--- WHAT THE TASK ASKS ---
Copy the data below exactly.

--- GIVEN INFORMATION ---
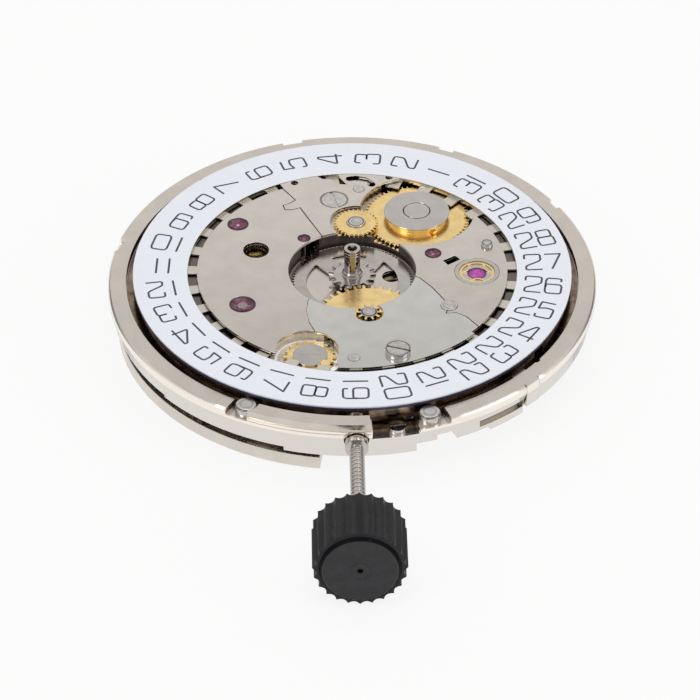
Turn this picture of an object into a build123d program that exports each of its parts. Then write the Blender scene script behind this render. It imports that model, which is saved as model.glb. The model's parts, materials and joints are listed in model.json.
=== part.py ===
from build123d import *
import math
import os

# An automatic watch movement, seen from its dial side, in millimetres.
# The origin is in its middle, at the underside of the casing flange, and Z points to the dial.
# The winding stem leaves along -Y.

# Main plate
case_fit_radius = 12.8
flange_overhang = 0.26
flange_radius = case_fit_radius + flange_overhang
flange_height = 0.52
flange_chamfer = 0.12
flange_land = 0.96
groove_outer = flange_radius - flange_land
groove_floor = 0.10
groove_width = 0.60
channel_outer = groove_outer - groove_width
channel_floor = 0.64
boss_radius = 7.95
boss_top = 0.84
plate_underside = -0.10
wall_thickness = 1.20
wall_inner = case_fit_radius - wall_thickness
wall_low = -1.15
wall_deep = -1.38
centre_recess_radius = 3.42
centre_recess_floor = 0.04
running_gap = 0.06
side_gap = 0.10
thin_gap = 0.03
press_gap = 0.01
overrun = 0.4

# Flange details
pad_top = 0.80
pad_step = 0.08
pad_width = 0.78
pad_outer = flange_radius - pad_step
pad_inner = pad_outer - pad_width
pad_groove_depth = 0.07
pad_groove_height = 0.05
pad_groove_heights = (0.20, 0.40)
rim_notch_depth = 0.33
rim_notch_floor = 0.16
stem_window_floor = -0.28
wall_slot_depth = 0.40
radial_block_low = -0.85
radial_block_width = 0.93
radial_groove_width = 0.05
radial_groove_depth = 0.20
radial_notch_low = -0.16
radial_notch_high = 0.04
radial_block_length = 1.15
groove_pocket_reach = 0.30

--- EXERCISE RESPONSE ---
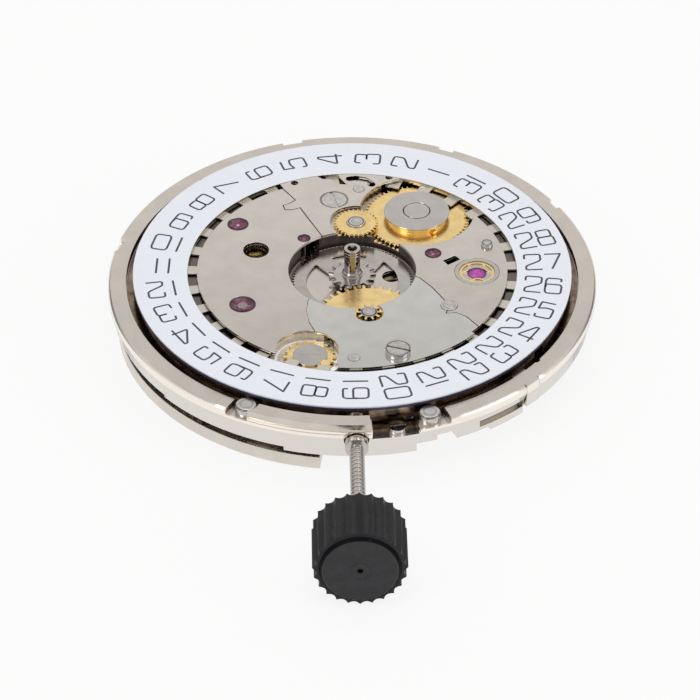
Turn this picture of an object into a build123d program that exports each of its parts. Then write the Blender scene script behind this render. It imports that model, which is saved as model.glb. The model's parts, materials and joints are listed in model.json.
=== part.py ===
from build123d import *
import math
import os

# An automatic watch movement, seen from its dial side, in millimetres.
# The origin is in its middle, at the underside of the casing flange, and Z points to the dial.
# The winding stem leaves along -Y.

# Main plate
case_fit_radius = 12.8
flange_overhang = 0.26
flange_radius = case_fit_radius + flange_overhang
flange_height = 0.52
flange_chamfer = 0.12
flange_land = 0.96
groove_outer = flange_radius - flange_land
groove_floor = 0.10
groove_width = 0.60
channel_outer = groove_outer - groove_width
channel_floor = 0.64
boss_radius = 7.95
boss_top = 0.84
plate_underside = -0.10
wall_thickness = 1.20
wall_inner = case_fit_radius - wall_thickness
wall_low = -1.15
wall_deep = -1.38
centre_recess_radius = 3.42
centre_recess_floor = 0.04
running_gap = 0.06
side_gap = 0.10
thin_gap = 0.03
press_gap = 0.01
overrun = 0.4

# Flange details
pad_top = 0.80
pad_step = 0.08
pad_width = 0.78
pad_outer = flange_radius - pad_step
pad_inner = pad_outer - pad_width
pad_groove_depth = 0.07
pad_groove_height = 0.05
pad_groove_heights = (0.20, 0.40)
rim_notch_depth = 0.33
rim_notch_floor = 0.16
stem_window_floor = -0.28
wall_slot_depth = 0.40
radial_block_low = -0.85
radial_block_width = 0.93
radial_groove_width = 0.05
radial_groove_depth = 0.20
radial_notch_low = -0.16
radial_notch_high = 0.04
radial_block_length = 1.15
groove_pocket_reach = 0.30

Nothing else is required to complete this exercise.